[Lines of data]
--------------------------------------------------
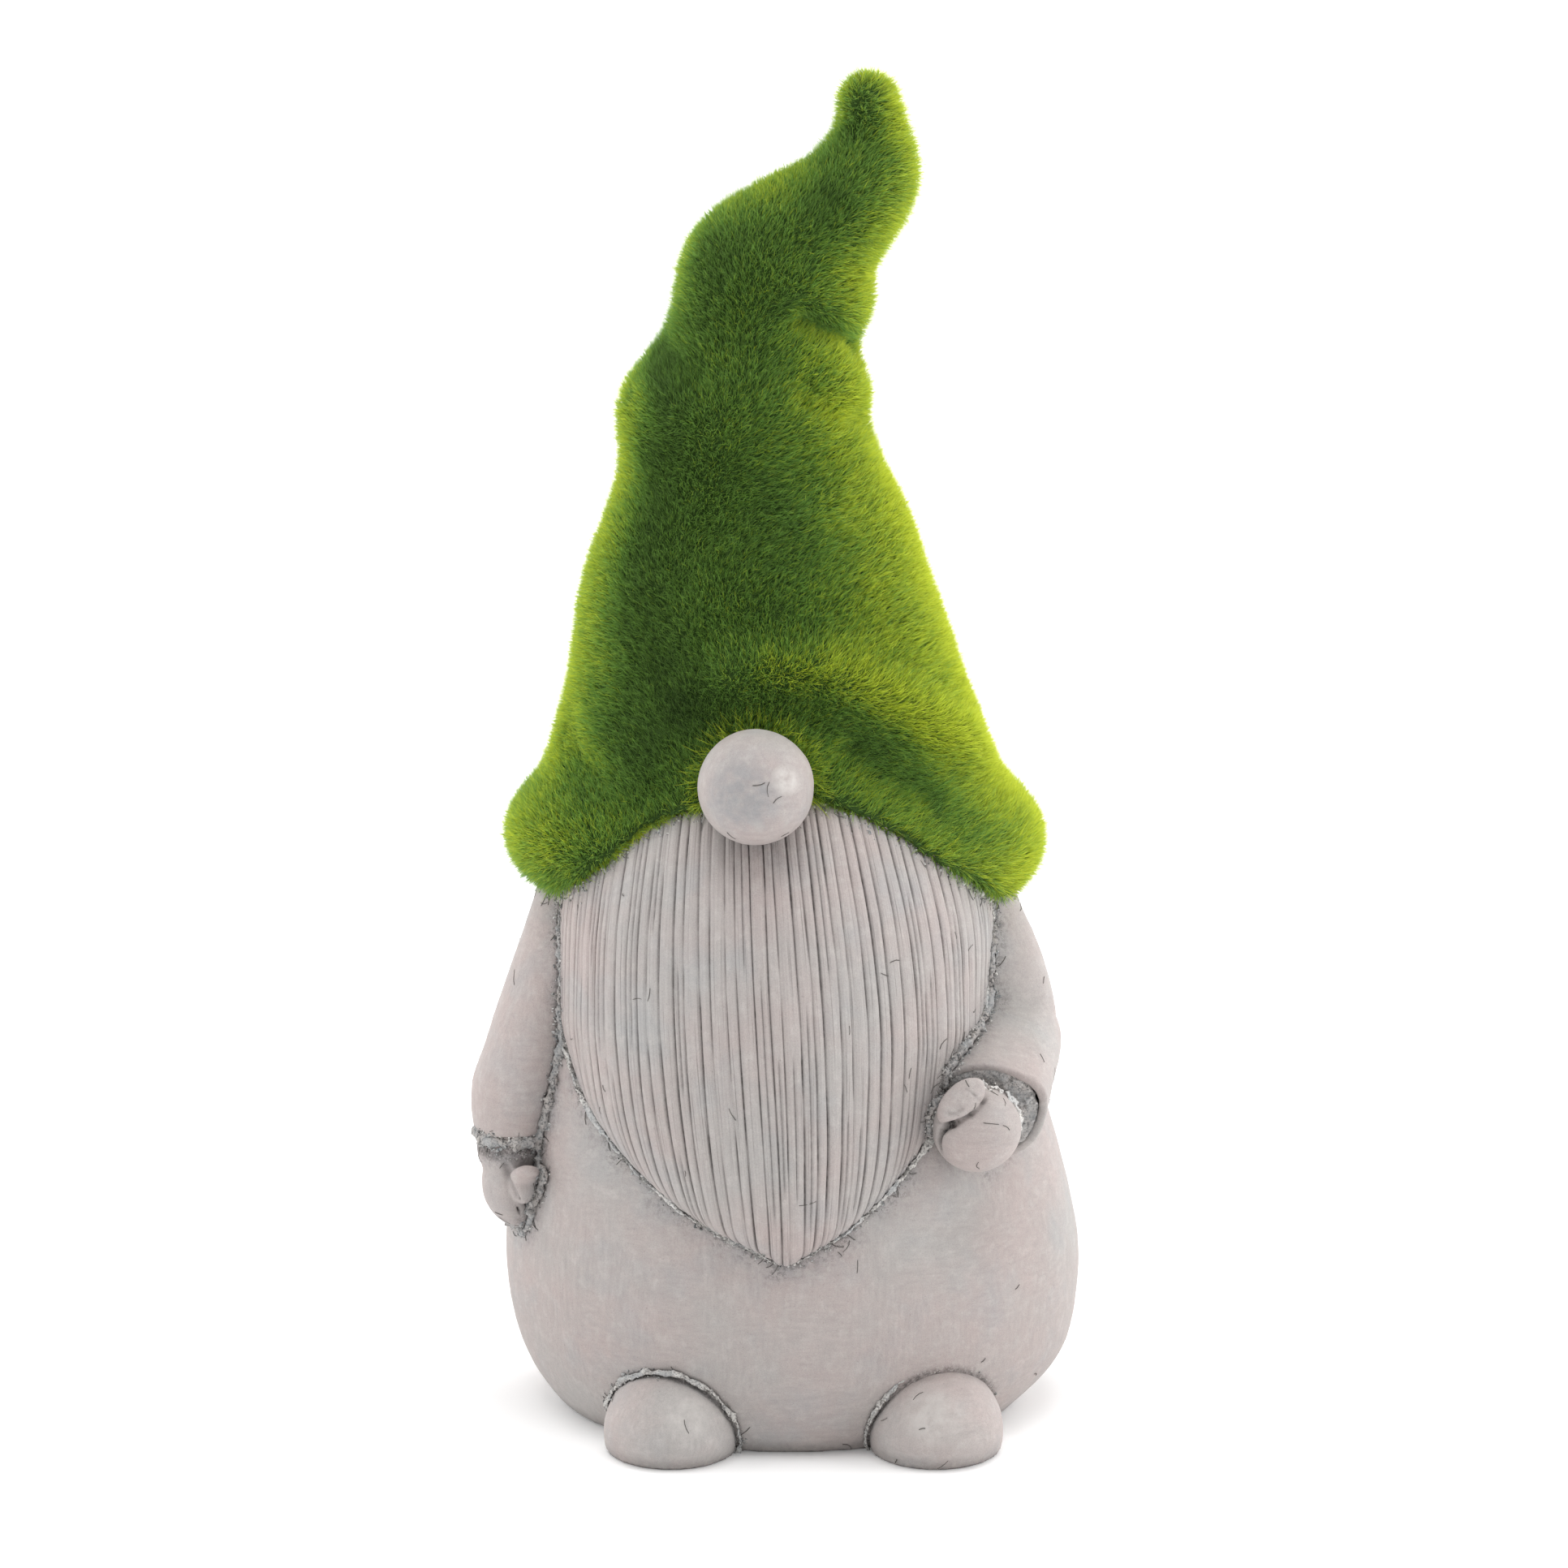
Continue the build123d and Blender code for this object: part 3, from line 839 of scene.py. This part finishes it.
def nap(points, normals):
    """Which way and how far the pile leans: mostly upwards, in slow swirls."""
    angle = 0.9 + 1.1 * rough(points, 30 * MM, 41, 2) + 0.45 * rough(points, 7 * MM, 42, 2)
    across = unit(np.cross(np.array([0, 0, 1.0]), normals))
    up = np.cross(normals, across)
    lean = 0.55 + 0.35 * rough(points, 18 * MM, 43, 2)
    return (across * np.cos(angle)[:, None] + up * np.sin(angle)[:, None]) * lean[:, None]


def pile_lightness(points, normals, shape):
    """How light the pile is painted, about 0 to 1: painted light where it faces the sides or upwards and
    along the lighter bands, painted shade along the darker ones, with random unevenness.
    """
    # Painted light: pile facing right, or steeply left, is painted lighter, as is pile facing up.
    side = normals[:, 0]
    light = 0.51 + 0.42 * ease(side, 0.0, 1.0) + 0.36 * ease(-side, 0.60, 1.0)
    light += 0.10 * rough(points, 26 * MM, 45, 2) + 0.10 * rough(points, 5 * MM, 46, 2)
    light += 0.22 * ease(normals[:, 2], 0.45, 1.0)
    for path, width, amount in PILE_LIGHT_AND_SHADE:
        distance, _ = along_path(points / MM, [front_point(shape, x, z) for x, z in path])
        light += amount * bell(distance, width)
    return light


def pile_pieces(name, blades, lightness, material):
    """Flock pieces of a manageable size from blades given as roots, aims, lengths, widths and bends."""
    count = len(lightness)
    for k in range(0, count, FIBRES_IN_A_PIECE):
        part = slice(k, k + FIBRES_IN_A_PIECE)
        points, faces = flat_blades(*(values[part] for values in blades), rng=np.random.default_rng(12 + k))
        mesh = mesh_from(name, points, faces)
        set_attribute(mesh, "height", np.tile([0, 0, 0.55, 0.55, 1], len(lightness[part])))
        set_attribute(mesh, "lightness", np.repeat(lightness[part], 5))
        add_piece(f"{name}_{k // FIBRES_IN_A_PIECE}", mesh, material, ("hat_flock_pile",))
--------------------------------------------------
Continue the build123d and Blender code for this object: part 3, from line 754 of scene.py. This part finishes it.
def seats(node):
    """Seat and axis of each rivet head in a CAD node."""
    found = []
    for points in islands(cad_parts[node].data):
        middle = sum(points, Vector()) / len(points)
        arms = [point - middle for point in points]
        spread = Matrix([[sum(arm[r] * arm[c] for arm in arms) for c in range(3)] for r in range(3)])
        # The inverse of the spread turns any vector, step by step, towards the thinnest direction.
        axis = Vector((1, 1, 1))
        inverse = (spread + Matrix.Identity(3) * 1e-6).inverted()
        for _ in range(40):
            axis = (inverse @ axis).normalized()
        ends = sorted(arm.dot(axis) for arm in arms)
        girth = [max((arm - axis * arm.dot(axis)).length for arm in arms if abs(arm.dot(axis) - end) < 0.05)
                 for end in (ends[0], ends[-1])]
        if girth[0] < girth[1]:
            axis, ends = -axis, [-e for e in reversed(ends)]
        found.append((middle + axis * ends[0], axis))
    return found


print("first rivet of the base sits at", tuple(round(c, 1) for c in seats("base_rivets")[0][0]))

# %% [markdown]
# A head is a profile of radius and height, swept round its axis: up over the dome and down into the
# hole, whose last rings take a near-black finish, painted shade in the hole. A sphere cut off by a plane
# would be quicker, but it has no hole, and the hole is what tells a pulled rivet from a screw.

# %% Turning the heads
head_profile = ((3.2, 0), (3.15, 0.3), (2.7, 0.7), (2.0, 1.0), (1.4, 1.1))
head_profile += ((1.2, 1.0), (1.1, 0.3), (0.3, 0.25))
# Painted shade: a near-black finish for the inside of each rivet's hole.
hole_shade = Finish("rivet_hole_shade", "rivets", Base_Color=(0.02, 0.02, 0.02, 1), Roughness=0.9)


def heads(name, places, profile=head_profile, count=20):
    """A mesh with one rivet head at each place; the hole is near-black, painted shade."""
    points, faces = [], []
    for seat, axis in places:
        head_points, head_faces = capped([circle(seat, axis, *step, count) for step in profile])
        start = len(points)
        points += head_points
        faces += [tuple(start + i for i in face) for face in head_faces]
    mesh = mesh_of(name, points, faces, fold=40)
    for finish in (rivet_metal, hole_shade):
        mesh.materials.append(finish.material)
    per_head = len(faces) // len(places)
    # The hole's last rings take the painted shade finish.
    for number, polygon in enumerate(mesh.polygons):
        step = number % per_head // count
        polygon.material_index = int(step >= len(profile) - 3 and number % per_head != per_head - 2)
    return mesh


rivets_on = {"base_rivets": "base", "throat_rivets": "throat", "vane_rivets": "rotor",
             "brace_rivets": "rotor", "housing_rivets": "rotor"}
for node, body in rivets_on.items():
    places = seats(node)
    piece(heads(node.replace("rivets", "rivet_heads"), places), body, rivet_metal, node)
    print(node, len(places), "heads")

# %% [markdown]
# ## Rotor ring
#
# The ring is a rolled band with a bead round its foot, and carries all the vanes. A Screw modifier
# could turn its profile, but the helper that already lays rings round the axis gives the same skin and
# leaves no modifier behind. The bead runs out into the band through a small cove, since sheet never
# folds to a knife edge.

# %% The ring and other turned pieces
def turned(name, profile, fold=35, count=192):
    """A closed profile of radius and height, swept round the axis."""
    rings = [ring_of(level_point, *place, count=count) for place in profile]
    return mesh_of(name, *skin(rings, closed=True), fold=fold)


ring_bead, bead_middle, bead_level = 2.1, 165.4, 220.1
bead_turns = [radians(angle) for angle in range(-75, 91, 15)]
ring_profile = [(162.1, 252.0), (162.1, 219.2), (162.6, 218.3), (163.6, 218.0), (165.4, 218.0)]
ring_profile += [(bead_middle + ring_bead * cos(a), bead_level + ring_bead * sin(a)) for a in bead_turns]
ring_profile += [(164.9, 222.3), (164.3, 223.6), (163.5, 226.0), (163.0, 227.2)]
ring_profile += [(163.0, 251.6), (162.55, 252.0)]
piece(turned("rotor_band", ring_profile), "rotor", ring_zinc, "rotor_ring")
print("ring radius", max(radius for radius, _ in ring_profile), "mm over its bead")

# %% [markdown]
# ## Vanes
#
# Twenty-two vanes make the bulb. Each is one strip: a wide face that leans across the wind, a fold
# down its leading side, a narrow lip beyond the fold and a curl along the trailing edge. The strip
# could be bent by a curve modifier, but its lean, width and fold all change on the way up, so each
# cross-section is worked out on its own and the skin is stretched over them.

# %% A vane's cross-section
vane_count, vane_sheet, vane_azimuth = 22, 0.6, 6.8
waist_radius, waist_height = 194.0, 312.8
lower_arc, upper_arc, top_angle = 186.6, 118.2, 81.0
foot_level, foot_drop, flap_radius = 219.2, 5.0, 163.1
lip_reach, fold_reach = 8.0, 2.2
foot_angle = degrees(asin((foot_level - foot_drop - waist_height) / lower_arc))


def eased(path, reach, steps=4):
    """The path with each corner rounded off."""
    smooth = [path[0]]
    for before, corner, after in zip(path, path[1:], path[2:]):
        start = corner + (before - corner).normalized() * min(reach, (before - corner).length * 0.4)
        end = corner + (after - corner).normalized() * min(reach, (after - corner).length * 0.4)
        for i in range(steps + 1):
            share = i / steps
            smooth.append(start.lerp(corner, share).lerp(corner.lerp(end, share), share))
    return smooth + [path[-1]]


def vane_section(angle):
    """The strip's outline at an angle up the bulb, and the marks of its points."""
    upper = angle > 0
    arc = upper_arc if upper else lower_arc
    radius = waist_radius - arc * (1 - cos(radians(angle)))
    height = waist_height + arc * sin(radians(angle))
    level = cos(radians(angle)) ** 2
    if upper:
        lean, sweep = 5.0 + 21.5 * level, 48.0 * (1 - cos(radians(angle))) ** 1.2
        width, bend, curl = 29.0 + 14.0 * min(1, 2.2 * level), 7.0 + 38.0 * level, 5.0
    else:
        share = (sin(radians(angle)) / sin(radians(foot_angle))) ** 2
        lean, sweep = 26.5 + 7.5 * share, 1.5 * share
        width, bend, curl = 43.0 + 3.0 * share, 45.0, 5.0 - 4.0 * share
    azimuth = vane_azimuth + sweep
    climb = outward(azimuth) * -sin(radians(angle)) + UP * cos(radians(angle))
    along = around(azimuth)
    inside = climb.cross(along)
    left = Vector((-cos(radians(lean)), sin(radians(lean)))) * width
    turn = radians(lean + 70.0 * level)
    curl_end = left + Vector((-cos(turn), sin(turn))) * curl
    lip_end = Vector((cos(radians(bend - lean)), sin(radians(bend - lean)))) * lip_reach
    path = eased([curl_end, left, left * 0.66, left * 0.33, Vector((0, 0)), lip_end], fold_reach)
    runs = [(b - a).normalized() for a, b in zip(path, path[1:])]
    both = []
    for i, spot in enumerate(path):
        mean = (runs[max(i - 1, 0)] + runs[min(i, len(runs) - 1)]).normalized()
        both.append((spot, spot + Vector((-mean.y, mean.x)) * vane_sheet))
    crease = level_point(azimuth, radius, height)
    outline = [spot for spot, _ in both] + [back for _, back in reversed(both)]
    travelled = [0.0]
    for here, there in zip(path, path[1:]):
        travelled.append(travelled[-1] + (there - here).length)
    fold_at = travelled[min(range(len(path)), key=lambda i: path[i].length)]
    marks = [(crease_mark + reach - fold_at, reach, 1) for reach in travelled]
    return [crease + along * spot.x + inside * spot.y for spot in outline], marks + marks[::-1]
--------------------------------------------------
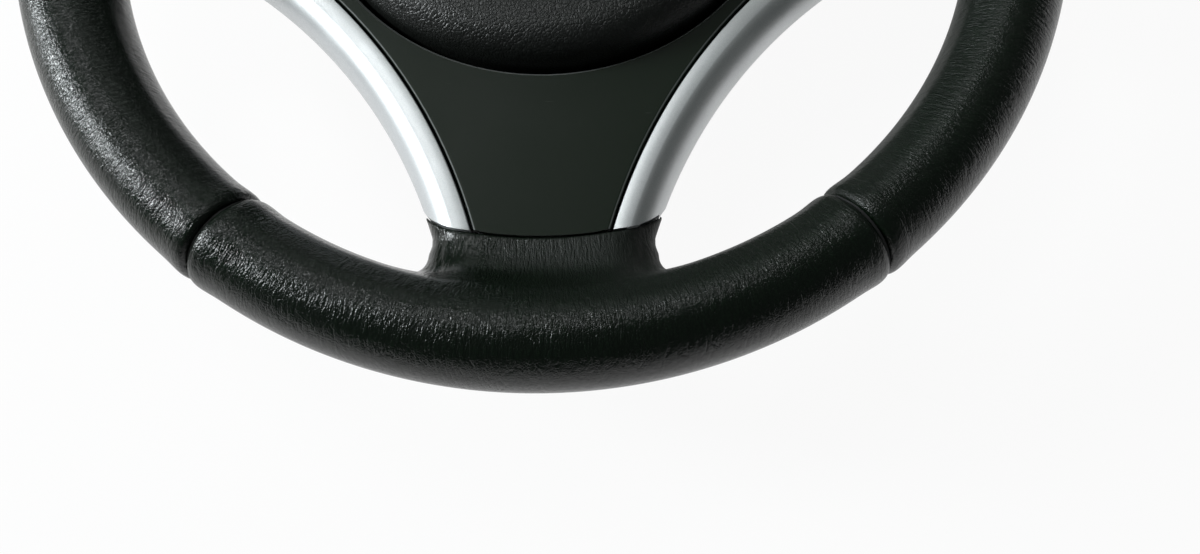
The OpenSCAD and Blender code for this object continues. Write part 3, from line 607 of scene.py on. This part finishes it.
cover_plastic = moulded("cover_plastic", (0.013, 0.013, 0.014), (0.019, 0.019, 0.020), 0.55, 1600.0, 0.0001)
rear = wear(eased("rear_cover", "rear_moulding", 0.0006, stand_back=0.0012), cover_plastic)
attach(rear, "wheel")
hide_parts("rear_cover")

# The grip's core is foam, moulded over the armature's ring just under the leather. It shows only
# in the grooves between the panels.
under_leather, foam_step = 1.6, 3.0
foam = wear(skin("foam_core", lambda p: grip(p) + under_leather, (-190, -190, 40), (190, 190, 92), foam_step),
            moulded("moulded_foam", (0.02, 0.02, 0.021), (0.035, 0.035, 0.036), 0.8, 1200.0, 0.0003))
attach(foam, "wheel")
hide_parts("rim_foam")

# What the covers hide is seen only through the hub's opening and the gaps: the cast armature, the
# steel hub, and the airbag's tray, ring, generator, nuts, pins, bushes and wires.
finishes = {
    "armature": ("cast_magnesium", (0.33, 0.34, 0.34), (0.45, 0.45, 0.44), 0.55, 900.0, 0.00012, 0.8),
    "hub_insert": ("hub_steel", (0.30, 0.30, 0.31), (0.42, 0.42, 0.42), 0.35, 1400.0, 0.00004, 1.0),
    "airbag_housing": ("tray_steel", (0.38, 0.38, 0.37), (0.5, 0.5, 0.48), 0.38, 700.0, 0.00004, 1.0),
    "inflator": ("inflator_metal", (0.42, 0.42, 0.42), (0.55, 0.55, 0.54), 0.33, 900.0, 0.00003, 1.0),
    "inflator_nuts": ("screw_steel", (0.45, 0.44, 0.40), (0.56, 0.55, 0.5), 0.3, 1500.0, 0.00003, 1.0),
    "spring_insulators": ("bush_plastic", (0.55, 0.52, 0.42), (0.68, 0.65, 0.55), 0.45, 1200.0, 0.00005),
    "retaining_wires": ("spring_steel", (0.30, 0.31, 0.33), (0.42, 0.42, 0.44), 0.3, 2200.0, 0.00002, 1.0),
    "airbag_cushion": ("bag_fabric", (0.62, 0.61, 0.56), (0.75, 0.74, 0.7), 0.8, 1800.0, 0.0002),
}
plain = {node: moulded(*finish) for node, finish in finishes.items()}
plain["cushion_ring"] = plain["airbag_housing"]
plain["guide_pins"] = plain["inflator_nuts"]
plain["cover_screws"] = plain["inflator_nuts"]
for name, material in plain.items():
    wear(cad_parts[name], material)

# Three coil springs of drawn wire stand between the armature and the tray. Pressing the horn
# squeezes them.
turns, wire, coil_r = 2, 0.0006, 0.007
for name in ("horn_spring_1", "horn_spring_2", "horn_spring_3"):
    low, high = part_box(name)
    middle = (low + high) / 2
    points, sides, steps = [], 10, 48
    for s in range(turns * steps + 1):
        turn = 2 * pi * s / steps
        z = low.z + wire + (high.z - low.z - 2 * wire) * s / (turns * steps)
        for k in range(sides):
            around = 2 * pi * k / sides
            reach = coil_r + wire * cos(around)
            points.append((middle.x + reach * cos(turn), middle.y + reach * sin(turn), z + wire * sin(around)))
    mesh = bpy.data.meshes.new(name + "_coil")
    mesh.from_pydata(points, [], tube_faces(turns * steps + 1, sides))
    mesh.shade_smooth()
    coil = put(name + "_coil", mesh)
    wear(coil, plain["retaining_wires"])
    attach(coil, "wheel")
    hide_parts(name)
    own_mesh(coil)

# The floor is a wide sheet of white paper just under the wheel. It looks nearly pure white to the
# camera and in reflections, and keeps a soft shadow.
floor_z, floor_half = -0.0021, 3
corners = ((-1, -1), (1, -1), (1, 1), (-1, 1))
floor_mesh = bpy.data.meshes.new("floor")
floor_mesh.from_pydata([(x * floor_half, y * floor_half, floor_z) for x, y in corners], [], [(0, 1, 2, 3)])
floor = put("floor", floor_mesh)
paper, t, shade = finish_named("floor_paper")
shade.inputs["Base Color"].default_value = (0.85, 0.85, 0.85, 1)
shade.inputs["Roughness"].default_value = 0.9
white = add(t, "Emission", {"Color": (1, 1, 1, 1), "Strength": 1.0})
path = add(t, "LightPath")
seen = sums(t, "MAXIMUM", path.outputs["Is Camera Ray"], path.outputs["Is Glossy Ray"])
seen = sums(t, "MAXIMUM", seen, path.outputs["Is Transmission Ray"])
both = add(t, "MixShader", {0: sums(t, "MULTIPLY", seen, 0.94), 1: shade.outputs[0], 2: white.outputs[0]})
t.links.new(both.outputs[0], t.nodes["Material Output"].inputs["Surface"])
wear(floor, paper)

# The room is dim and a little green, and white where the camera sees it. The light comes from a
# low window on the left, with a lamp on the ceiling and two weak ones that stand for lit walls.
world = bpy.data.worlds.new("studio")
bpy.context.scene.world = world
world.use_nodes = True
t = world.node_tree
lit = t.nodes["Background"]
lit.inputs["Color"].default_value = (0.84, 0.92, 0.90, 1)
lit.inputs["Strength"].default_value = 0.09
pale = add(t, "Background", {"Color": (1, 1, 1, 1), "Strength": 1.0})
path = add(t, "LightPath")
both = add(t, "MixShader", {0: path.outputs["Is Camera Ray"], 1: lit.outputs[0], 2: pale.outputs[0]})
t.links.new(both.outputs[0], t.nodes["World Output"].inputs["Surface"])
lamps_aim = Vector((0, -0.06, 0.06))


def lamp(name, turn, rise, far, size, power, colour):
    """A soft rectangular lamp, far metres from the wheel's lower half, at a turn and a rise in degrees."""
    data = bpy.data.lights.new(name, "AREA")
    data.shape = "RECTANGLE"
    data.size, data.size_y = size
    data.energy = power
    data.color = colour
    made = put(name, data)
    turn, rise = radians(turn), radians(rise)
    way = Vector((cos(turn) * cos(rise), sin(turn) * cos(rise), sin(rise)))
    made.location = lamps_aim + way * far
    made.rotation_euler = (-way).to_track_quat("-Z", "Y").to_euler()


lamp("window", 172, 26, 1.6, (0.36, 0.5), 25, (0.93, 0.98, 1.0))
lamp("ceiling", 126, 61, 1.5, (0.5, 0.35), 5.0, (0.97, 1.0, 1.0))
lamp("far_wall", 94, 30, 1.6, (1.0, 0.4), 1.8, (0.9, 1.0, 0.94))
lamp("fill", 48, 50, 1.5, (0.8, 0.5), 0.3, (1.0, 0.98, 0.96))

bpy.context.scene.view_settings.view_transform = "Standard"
--------------------------------------------------
**CHALLENGE:** Starting with the line that contains "839 of scene.py. This part finishes it.", repeat each line exactly, and stop once the line that contains "return light" has been repeated.

**ANSWER FOR THE TASK:**
Continue the build123d and Blender code for this object: part 3, from line 839 of scene.py. This part finishes it.
def nap(points, normals):
    """Which way and how far the pile leans: mostly upwards, in slow swirls."""
    angle = 0.9 + 1.1 * rough(points, 30 * MM, 41, 2) + 0.45 * rough(points, 7 * MM, 42, 2)
    across = unit(np.cross(np.array([0, 0, 1.0]), normals))
    up = np.cross(normals, across)
    lean = 0.55 + 0.35 * rough(points, 18 * MM, 43, 2)
    return (across * np.cos(angle)[:, None] + up * np.sin(angle)[:, None]) * lean[:, None]


def pile_lightness(points, normals, shape):
    """How light the pile is painted, about 0 to 1: painted light where it faces the sides or upwards and
    along the lighter bands, painted shade along the darker ones, with random unevenness.
    """
    # Painted light: pile facing right, or steeply left, is painted lighter, as is pile facing up.
    side = normals[:, 0]
    light = 0.51 + 0.42 * ease(side, 0.0, 1.0) + 0.36 * ease(-side, 0.60, 1.0)
    light += 0.10 * rough(points, 26 * MM, 45, 2) + 0.10 * rough(points, 5 * MM, 46, 2)
    light += 0.22 * ease(normals[:, 2], 0.45, 1.0)
    for path, width, amount in PILE_LIGHT_AND_SHADE:
        distance, _ = along_path(points / MM, [front_point(shape, x, z) for x, z in path])
        light += amount * bell(distance, width)
    return light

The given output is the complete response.